▸ Exercise instructions:
Copy out each line in the material below that has the word "materials".
* begin *
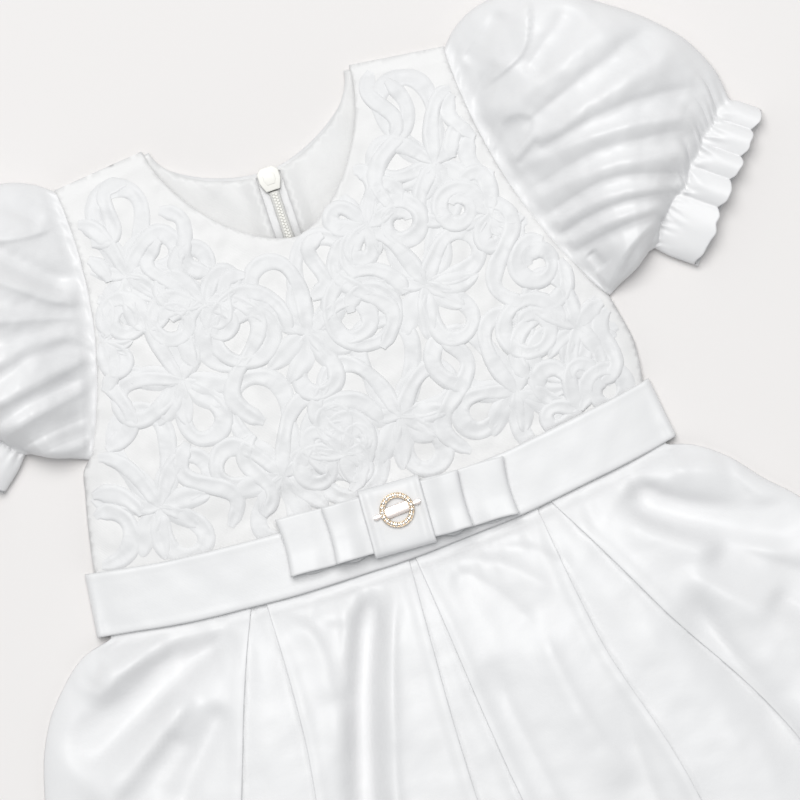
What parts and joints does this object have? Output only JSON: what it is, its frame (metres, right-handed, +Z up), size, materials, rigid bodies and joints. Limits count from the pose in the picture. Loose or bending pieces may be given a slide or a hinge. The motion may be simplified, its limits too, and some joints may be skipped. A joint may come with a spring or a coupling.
{
  "type": "baby dress",
  "caption": "White satin baby dress laid flat, with a ribbon-worked bodice, puff sleeves, a belt with a tailored bow and ring buckle, and a box-pleated skirt.",
  "frame": {"origin": "middle of the dress's box, on the surface that it lies on", "axes": "+Y towards the neck, +Z up out of the dress's front, +X towards the wearer's left"},
  "size_m": [0.514, 0.5066, 0.0335],
  "materials": {
    "ribbon_net": "ribbon on net over satin",
    "bodice_satin": "satin",
    "lining": "matte",
    "sleeve_satin": "satin",
    "belt_satin": "satin",
    "skirt_satin": "satin",
    "buckle_gold": "polished",
    "zip_tape": "matte",
    "zip_metal": "gloss"
  },
  "bodies": {
    "dress": {"bodice_front": "ribbon_net", "bodice_back_left": "bodice_satin", "bodice_back_right": "bodice_satin", "back_lining_left": "lining", "back_lining_right": "lining", "sleeve_left": "sleeve_satin", "sleeve_right": "sleeve_satin", "belt": "belt_satin", "bow_lower_loop": "belt_satin", "bow_upper_loop": "belt_satin", "bow_strap": "belt_satin", "ring_buckle": "buckle_gold", "skirt_front": "skirt_satin", "skirt_back_left": "skirt_satin", "skirt_back_right": "skirt_satin", "zip_chain": "zip_tape", "zip_slider": "zip_metal"},
    "pull_tab": {"zip_pull": "zip_metal"}
  },
  "joints": [
    {"name": "pull_tab_hinge", "type": "hinge", "parent": "dress", "child": "pull_tab", "pos_m": [-0.004, 0.20926, 0.0014], "axis": [1, 0, 0], "range_deg": [0, 150]}
  ]
}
* end *
▸ Exercise result:
What parts and joints does this object have? Output only JSON: what it is, its frame (metres, right-handed, +Z up), size, materials, rigid bodies and joints. Limits count from the pose in the picture. Loose or bending pieces may be given a slide or a hinge. The motion may be simplified, its limits too, and some joints may be skipped. A joint may come with a spring or a coupling.
  "materials": {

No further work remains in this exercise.